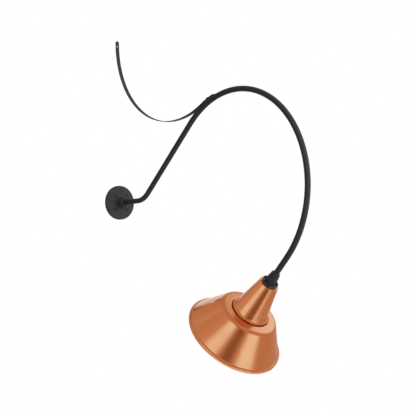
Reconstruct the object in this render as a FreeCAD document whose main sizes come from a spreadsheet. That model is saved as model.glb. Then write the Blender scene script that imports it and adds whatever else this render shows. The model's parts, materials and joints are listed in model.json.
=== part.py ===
import FreeCAD, Part
import math
import os
import Sketcher

# Gooseneck wall sconce. Millimetres, +Z up. The origin is on the wall, at the centre of the wall flange;
# +X points out of the wall, and the arm bends in the plane Y = 0.

Vector = FreeCAD.Vector
Rotation = FreeCAD.Rotation
Placement = FreeCAD.Placement

doc = FreeCAD.newDocument("GooseneckSconce")
sheet = doc.addObject("Spreadsheet::Sheet", "Sizes")
worked = doc.addObject("Spreadsheet::Sheet", "Worked")

# ---------------------------------------------------------------- driving dimensions, as plain numbers
driving = {
    # clearances
    "slide_gap": 0.1, "turn_gap": 0.05, "part_gap": 0.3,
    # arm: bent steel tube, its centre line from the wall outwards
    "tube_radius": 10.0, "tube_wall": 1.5, "tube_start": 6.5, "arm_run": 125.0, "rise_radius": 95.0,
    "rise_angle": 42.5, "rise_length": 355.0, "arch_radius": 347.0, "lamp_tilt": 45.0, "tail_length": 97.0,
    # cast wall flange
    "flange_radius": 67.5, "flange_edge": 11.5, "flange_round": 2.5, "flange_face": 15.0, "cast_wall": 4.5,
    "rim_width": 8.5, "step_width": 8.0, "step_height": 3.5, "boss_wall": 10.9, "boss_end": 43.0,
    "boss_round": 2.0, "step_chamfer": 1.2, "screw_circle": 80.0, "screw_hole_radius": 3.5, "post_radius": 7.5,
    # gasket, locknut and set screw of the flange
    "gasket_circle": 63.0, "gasket_width": 3.4, "gasket_depth": 1.5, "locknut_wall": 4.0,
    "locknut_height": 4.0, "set_screw_radius": 2.5, "set_screw_station": 31.0, "set_screw_inset": 0.8,
    "set_screw_flats": 2.5, "socket_depth": 3.0,
    # wiring inside the flange
    "block_length": 24.0, "block_width": 16.0, "block_height": 6.6, "block_lift": 1.0, "block_drop": 39.0,
    "block_pitch": 7.5, "wire_way_radius": 1.4, "terminal_screw_radius": 1.7, "terminal_screw_inset": 0.4,
    "block_screw_radius": 1.2, "block_pad_inset": 2.0, "earth_screw_radius": 2.0, "earth_head_step": 1.6,
    "earth_head_height": 2.0, "earth_radius": 43.0, "earth_boss_radius": 5.0, "earth_boss_end": 7.0,
    # cable and cores
    "cable_radius": 3.3, "cable_reach": 6.0, "cable_drop": 12.0, "core_radius": 1.0, "core_bend": 3.2,
    "core_entry": 6.0, "core_straight": 2.8,
    # flat-bar stay
    "bar_width": 16.0, "bar_thickness": 2.5, "stay_radius": 354.0, "stay_tab": 12.0, "stay_hole_drop": 22.0,
    "stay_hole_radius": 2.75, "stay_lap": 11.9, "stay_screw_lap": 5.3, "bar_corner_inset": 0.2,
    # button-head screw of the stay and its threaded insert
    "stay_shank_radius": 2.45, "stay_head_radius": 4.75, "stay_head_height": 2.6, "stay_head_edge": 0.7,
    "stay_head_flat": 2.35, "stay_head_round": 4.2, "stay_socket_flats": 3.0, "stay_socket_depth": 1.6,
    "insert_radius": 3.5, "insert_length": 5.4, "insert_inset": 0.05,
    # tapered eight-sided coupling on the arm's end
    "coupling_grip": 27.0, "coupling_length": 45.7, "coupling_wall": 4.5, "coupling_taper": 5.2,
    "collar_wall": 3.1, "collar_height": 2.5, "collar_chamfer": 1.0, "coupling_foot": 4.5,
    "grip_screw_inset": 8.7, "grip_screw_radius": 2.0, "grip_screw_sink": 2.2,
    # turning nipple
    "nipple_radius": 5.0, "nipple_bore": 3.75, "nipple_head_step": 2.6, "nipple_head": 2.5,
    "nipple_play": 0.9, "nipple_reach": 16.0,
    # black seal cup between coupling and neck
    "cup_radius": 29.0, "cup_lip": 3.0, "cup_height": 9.0, "cup_floor": 2.0, "cup_round": 1.5,
    # copper neck, spun from sheet
    "sheet_wall": 1.2, "neck_top_radius": 34.3, "neck_round": 3.5, "neck_length": 128.0,
    "flare_width": 7.3, "flare_round": 12.0, "lip_radius": 67.5, "lip_drop": 3.2, "lip_roll": 1.15,
    "seat_width": 17.5,
    # washer and nut that clamp the neck on the nipple
    "washer_radius": 14.0, "washer_height": 1.6, "nut_flats": 17.0, "nut_height": 5.0,
    # spacer and screws between neck and shade
    "spacer_height": 5.0, "spacer_width": 9.0, "clamp_inset": 7.0, "clamp_screw_radius": 2.0,
    "clamp_head_radius": 4.0, "clamp_head_height": 2.4, "clamp_head_round": 1.6, "clamp_nut_flats": 7.0,
    "clamp_nut_height": 3.2, "clamp_tip": 1.0,
    # copper shade, spun from sheet
    "groove_width": 1.5, "groove_wall_width": 6.5, "groove_round": 2.0, "crown_round": 3.0,
    "crown_rise": 3.0, "crown_drop": 5.1, "shoulder_radius": 102.4, "shoulder_round": 20.0,
    "skirt_height": 103.4, "skirt_radius": 168.0, "bead_out": 7.5, "bead_drop": 3.5, "bead_height": 14.0,
    "bead_turn": 8.5, "bead_entry_round": 1.5, "bead_upper_round": 4.0, "bead_lower_round": 4.5,
    # vent slots in the shade
    "slot_width": 5.0, "slot_drop": 5.4, "slot_length": 41.0, "slot_angle": 44.0,
    # lampholder
    "holder_drop": 9.0, "holder_side": 3.2, "holder_wall": 2.2, "holder_cap_height": 22.0,
    "holder_neck": 4.0, "holder_dome": 8.0, "holder_length": 43.0, "holder_bead": 1.2,
    "insert_sink": 2.0, "insert_height": 12.0, "insert_step": 2.9, "insert_way": 9.5,
    "insert_screw_radius": 1.6, "insert_screw_sink": 2.0, "shell_radius": 14.3, "shell_wall": 0.5,
    "shell_length": 29.0, "shell_seat": 2.8, "shell_play": 0.8, "contact_length": 14.0,
    "contact_width": 5.0, "contact_thickness": 0.5, "contact_foot": 2.0,
    # bulb
    "tip_height": 2.2, "tip_radius": 3.0, "tip_edge": 1.5, "tip_bevel": 0.7, "insulator_height": 2.8,
    "insulator_inset": 6.6, "bulb_play": 0.5, "bulb_cap_wall": 0.4, "bulb_cap_length": 24.5,
    "bulb_cap_cone": 4.0, "bulb_cap_turn": 2.0, "bulb_cap_lip": 1.5, "bulb_radius": 30.0,
    "bulb_neck_step": 0.7, "bulb_waist_step": 2.6, "bulb_rise": 50.5, "glass_wall": 1.0, "bulb_throat": 16.0,
    "bulb_flank_radius": 44.0, "collar_depth": 4.0, "stem_length": 34.0, "stem_seat": 3.5,
    "stem_radius": 3.0, "stem_flare": 9.0, "stem_taper": 16.0, "filament_radius": 0.35,
    "filament_lift": 26.0, "filament_spread": 11.0, "filament_crown": 5.0, "filament_side": 20.0,
    "filament_rise": 29.0, "filament_bend": 1.6,
}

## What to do
Give back exactly the material above from its opening line to the line bearing "import Sketcher".

## Completed exercise
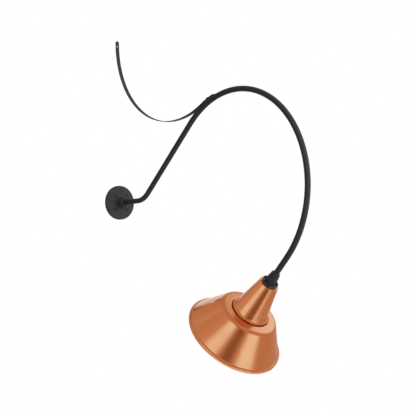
Reconstruct the object in this render as a FreeCAD document whose main sizes come from a spreadsheet. That model is saved as model.glb. Then write the Blender scene script that imports it and adds whatever else this render shows. The model's parts, materials and joints are listed in model.json.
=== part.py ===
import FreeCAD, Part
import math
import os
import Sketcher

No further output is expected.